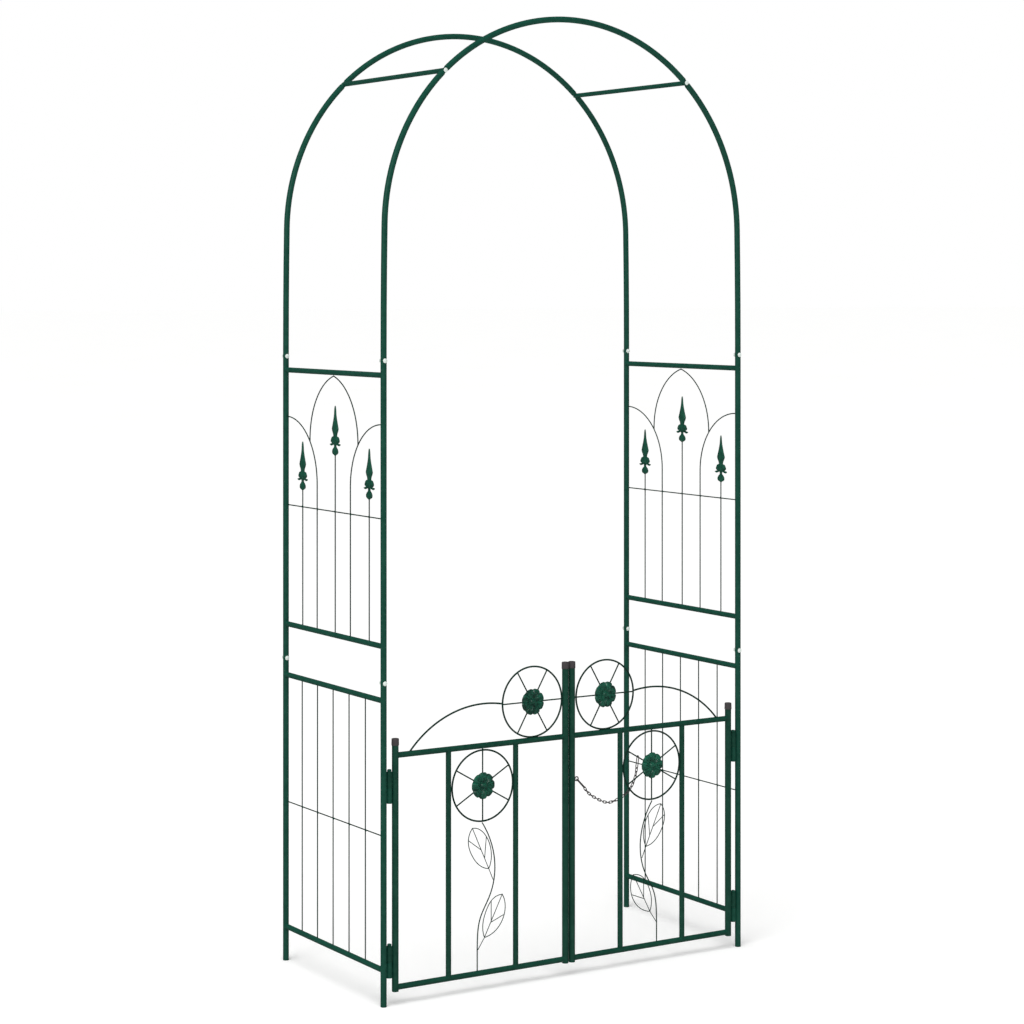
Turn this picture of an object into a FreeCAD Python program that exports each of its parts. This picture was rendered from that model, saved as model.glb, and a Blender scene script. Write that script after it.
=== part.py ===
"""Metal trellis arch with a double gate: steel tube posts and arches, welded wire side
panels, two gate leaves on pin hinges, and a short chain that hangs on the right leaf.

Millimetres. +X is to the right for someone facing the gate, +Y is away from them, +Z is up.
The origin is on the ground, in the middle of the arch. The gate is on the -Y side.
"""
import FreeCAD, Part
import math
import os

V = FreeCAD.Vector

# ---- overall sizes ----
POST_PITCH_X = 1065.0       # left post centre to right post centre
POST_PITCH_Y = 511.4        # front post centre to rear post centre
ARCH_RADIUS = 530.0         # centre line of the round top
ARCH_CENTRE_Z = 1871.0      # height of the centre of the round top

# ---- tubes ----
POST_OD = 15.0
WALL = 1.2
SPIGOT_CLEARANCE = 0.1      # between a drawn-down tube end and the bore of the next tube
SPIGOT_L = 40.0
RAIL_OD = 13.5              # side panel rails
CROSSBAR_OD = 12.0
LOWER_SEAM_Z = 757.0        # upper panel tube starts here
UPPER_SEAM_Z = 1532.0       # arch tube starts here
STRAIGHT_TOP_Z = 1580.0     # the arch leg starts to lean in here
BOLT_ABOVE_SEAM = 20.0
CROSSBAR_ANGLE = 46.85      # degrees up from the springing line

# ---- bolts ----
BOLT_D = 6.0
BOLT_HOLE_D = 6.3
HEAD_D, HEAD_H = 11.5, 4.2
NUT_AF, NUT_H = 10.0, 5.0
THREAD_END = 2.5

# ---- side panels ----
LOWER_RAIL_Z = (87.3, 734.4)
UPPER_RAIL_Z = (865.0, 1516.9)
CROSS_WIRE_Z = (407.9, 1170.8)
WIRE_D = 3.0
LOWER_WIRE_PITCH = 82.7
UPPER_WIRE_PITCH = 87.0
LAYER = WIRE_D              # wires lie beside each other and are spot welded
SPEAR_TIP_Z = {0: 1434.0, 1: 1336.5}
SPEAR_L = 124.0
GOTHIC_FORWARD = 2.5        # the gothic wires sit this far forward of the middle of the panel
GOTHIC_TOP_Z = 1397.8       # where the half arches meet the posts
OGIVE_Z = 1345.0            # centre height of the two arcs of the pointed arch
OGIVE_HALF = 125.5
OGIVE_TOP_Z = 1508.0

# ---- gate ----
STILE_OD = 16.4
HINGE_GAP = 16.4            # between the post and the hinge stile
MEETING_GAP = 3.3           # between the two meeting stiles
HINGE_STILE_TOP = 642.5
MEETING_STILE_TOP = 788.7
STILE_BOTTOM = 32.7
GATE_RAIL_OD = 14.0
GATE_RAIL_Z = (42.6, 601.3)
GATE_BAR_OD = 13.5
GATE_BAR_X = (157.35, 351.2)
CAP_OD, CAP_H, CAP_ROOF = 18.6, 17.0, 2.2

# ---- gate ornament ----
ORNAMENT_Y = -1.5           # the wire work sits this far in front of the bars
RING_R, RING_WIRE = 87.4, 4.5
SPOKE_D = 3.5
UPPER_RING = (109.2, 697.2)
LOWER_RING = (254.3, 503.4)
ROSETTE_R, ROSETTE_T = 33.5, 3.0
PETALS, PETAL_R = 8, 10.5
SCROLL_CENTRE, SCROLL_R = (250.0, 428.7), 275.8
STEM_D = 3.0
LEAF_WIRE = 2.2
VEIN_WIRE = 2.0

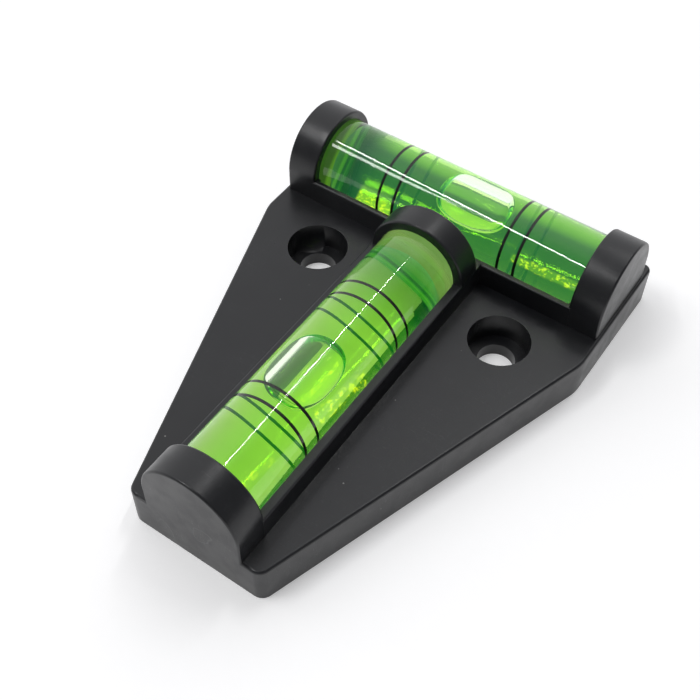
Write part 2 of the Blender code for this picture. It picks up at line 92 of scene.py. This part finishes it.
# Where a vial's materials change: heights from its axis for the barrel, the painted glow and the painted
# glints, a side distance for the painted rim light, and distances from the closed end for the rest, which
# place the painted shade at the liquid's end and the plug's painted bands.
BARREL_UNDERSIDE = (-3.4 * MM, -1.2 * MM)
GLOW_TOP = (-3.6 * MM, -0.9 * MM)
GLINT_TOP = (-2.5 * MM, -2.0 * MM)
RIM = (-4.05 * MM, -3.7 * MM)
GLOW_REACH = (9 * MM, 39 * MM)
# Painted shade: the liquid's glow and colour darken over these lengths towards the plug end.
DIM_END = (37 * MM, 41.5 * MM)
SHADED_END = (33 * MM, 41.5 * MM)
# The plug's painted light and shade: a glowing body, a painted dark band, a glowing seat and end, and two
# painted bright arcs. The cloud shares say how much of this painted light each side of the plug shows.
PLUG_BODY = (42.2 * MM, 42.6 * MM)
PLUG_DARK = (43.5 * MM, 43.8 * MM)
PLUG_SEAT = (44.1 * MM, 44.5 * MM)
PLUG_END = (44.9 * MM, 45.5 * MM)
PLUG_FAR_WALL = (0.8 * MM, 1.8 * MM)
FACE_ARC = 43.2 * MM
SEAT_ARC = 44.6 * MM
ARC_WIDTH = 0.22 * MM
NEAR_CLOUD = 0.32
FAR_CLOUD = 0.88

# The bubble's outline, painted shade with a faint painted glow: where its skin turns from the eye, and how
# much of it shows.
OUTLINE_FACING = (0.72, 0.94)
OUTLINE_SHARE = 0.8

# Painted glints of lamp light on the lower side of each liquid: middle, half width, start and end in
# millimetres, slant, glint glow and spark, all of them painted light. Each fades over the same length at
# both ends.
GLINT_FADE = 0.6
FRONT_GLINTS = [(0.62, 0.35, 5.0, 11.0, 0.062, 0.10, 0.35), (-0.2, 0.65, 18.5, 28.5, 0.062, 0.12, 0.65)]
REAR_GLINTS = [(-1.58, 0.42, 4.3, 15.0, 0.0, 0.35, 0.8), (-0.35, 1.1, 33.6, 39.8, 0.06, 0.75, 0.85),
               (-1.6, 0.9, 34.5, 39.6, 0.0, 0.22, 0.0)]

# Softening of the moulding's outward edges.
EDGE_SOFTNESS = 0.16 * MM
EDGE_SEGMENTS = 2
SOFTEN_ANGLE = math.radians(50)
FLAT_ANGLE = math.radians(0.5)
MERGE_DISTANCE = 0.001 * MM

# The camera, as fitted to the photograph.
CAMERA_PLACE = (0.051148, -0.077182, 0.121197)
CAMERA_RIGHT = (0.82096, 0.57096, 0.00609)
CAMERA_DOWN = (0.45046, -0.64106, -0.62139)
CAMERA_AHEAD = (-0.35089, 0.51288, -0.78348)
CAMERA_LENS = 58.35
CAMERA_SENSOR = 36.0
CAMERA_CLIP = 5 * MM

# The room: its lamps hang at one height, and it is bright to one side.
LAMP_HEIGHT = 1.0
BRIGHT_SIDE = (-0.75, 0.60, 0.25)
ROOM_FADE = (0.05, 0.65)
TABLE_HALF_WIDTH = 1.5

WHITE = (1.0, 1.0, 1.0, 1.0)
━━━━
THE REQUEST >>
Extract the complete listing verbatim.

THE ANSWER >>
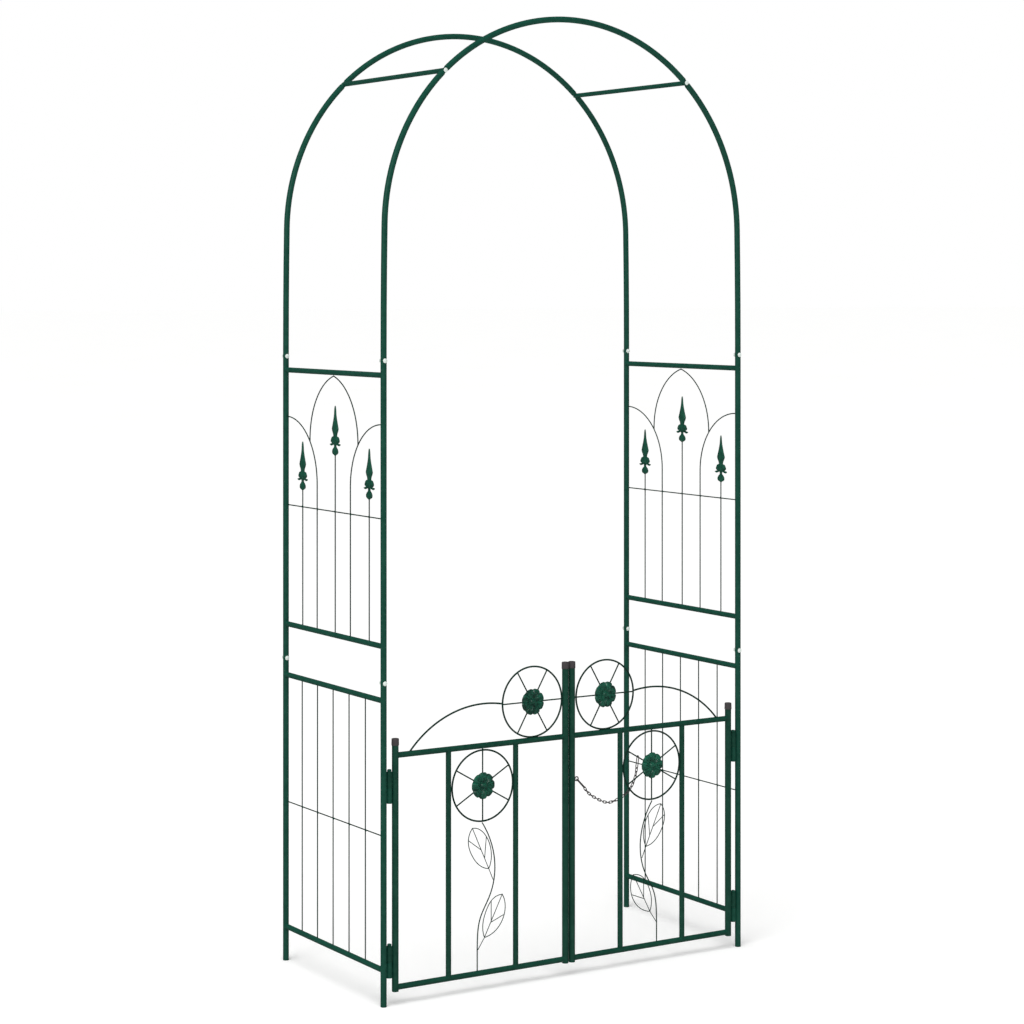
Turn this picture of an object into a FreeCAD Python program that exports each of its parts. This picture was rendered from that model, saved as model.glb, and a Blender scene script. Write that script after it.
=== part.py ===
"""Metal trellis arch with a double gate: steel tube posts and arches, welded wire side
panels, two gate leaves on pin hinges, and a short chain that hangs on the right leaf.

Millimetres. +X is to the right for someone facing the gate, +Y is away from them, +Z is up.
The origin is on the ground, in the middle of the arch. The gate is on the -Y side.
"""
import FreeCAD, Part
import math
import os

V = FreeCAD.Vector

# ---- overall sizes ----
POST_PITCH_X = 1065.0       # left post centre to right post centre
POST_PITCH_Y = 511.4        # front post centre to rear post centre
ARCH_RADIUS = 530.0         # centre line of the round top
ARCH_CENTRE_Z = 1871.0      # height of the centre of the round top

# ---- tubes ----
POST_OD = 15.0
WALL = 1.2
SPIGOT_CLEARANCE = 0.1      # between a drawn-down tube end and the bore of the next tube
SPIGOT_L = 40.0
RAIL_OD = 13.5              # side panel rails
CROSSBAR_OD = 12.0
LOWER_SEAM_Z = 757.0        # upper panel tube starts here
UPPER_SEAM_Z = 1532.0       # arch tube starts here
STRAIGHT_TOP_Z = 1580.0     # the arch leg starts to lean in here
BOLT_ABOVE_SEAM = 20.0
CROSSBAR_ANGLE = 46.85      # degrees up from the springing line

# ---- bolts ----
BOLT_D = 6.0
BOLT_HOLE_D = 6.3
HEAD_D, HEAD_H = 11.5, 4.2
NUT_AF, NUT_H = 10.0, 5.0
THREAD_END = 2.5

# ---- side panels ----
LOWER_RAIL_Z = (87.3, 734.4)
UPPER_RAIL_Z = (865.0, 1516.9)
CROSS_WIRE_Z = (407.9, 1170.8)
WIRE_D = 3.0
LOWER_WIRE_PITCH = 82.7
UPPER_WIRE_PITCH = 87.0
LAYER = WIRE_D              # wires lie beside each other and are spot welded
SPEAR_TIP_Z = {0: 1434.0, 1: 1336.5}
SPEAR_L = 124.0
GOTHIC_FORWARD = 2.5        # the gothic wires sit this far forward of the middle of the panel
GOTHIC_TOP_Z = 1397.8       # where the half arches meet the posts
OGIVE_Z = 1345.0            # centre height of the two arcs of the pointed arch
OGIVE_HALF = 125.5
OGIVE_TOP_Z = 1508.0

# ---- gate ----
STILE_OD = 16.4
HINGE_GAP = 16.4            # between the post and the hinge stile
MEETING_GAP = 3.3           # between the two meeting stiles
HINGE_STILE_TOP = 642.5
MEETING_STILE_TOP = 788.7
STILE_BOTTOM = 32.7
GATE_RAIL_OD = 14.0
GATE_RAIL_Z = (42.6, 601.3)
GATE_BAR_OD = 13.5
GATE_BAR_X = (157.35, 351.2)
CAP_OD, CAP_H, CAP_ROOF = 18.6, 17.0, 2.2

# ---- gate ornament ----
ORNAMENT_Y = -1.5           # the wire work sits this far in front of the bars
RING_R, RING_WIRE = 87.4, 4.5
SPOKE_D = 3.5
UPPER_RING = (109.2, 697.2)
LOWER_RING = (254.3, 503.4)
ROSETTE_R, ROSETTE_T = 33.5, 3.0
PETALS, PETAL_R = 8, 10.5
SCROLL_CENTRE, SCROLL_R = (250.0, 428.7), 275.8
STEM_D = 3.0
LEAF_WIRE = 2.2
VEIN_WIRE = 2.0

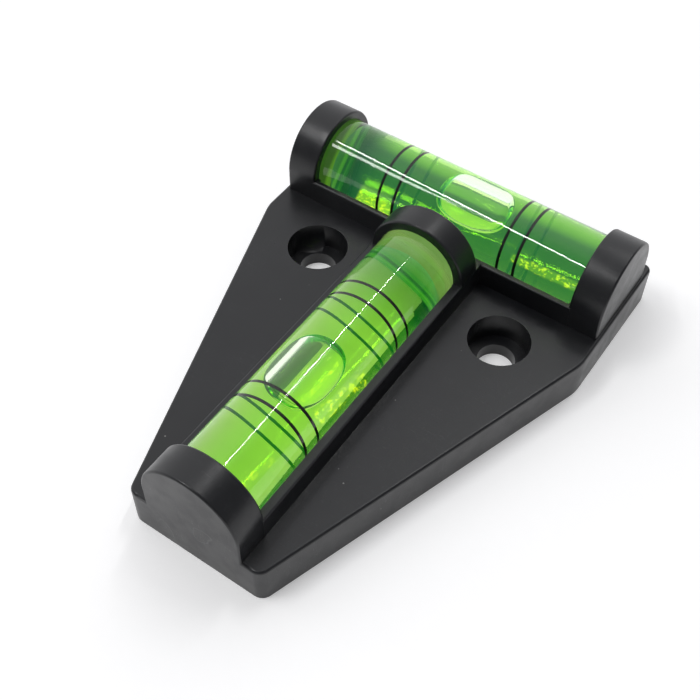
Write part 2 of the Blender code for this picture. It picks up at line 92 of scene.py. This part finishes it.
# Where a vial's materials change: heights from its axis for the barrel, the painted glow and the painted
# glints, a side distance for the painted rim light, and distances from the closed end for the rest, which
# place the painted shade at the liquid's end and the plug's painted bands.
BARREL_UNDERSIDE = (-3.4 * MM, -1.2 * MM)
GLOW_TOP = (-3.6 * MM, -0.9 * MM)
GLINT_TOP = (-2.5 * MM, -2.0 * MM)
RIM = (-4.05 * MM, -3.7 * MM)
GLOW_REACH = (9 * MM, 39 * MM)
# Painted shade: the liquid's glow and colour darken over these lengths towards the plug end.
DIM_END = (37 * MM, 41.5 * MM)
SHADED_END = (33 * MM, 41.5 * MM)
# The plug's painted light and shade: a glowing body, a painted dark band, a glowing seat and end, and two
# painted bright arcs. The cloud shares say how much of this painted light each side of the plug shows.
PLUG_BODY = (42.2 * MM, 42.6 * MM)
PLUG_DARK = (43.5 * MM, 43.8 * MM)
PLUG_SEAT = (44.1 * MM, 44.5 * MM)
PLUG_END = (44.9 * MM, 45.5 * MM)
PLUG_FAR_WALL = (0.8 * MM, 1.8 * MM)
FACE_ARC = 43.2 * MM
SEAT_ARC = 44.6 * MM
ARC_WIDTH = 0.22 * MM
NEAR_CLOUD = 0.32
FAR_CLOUD = 0.88

# The bubble's outline, painted shade with a faint painted glow: where its skin turns from the eye, and how
# much of it shows.
OUTLINE_FACING = (0.72, 0.94)
OUTLINE_SHARE = 0.8

# Painted glints of lamp light on the lower side of each liquid: middle, half width, start and end in
# millimetres, slant, glint glow and spark, all of them painted light. Each fades over the same length at
# both ends.
GLINT_FADE = 0.6
FRONT_GLINTS = [(0.62, 0.35, 5.0, 11.0, 0.062, 0.10, 0.35), (-0.2, 0.65, 18.5, 28.5, 0.062, 0.12, 0.65)]
REAR_GLINTS = [(-1.58, 0.42, 4.3, 15.0, 0.0, 0.35, 0.8), (-0.35, 1.1, 33.6, 39.8, 0.06, 0.75, 0.85),
               (-1.6, 0.9, 34.5, 39.6, 0.0, 0.22, 0.0)]

# Softening of the moulding's outward edges.
EDGE_SOFTNESS = 0.16 * MM
EDGE_SEGMENTS = 2
SOFTEN_ANGLE = math.radians(50)
FLAT_ANGLE = math.radians(0.5)
MERGE_DISTANCE = 0.001 * MM

# The camera, as fitted to the photograph.
CAMERA_PLACE = (0.051148, -0.077182, 0.121197)
CAMERA_RIGHT = (0.82096, 0.57096, 0.00609)
CAMERA_DOWN = (0.45046, -0.64106, -0.62139)
CAMERA_AHEAD = (-0.35089, 0.51288, -0.78348)
CAMERA_LENS = 58.35
CAMERA_SENSOR = 36.0
CAMERA_CLIP = 5 * MM

# The room: its lamps hang at one height, and it is bright to one side.
LAMP_HEIGHT = 1.0
BRIGHT_SIDE = (-0.75, 0.60, 0.25)
ROOM_FADE = (0.05, 0.65)
TABLE_HALF_WIDTH = 1.5

WHITE = (1.0, 1.0, 1.0, 1.0)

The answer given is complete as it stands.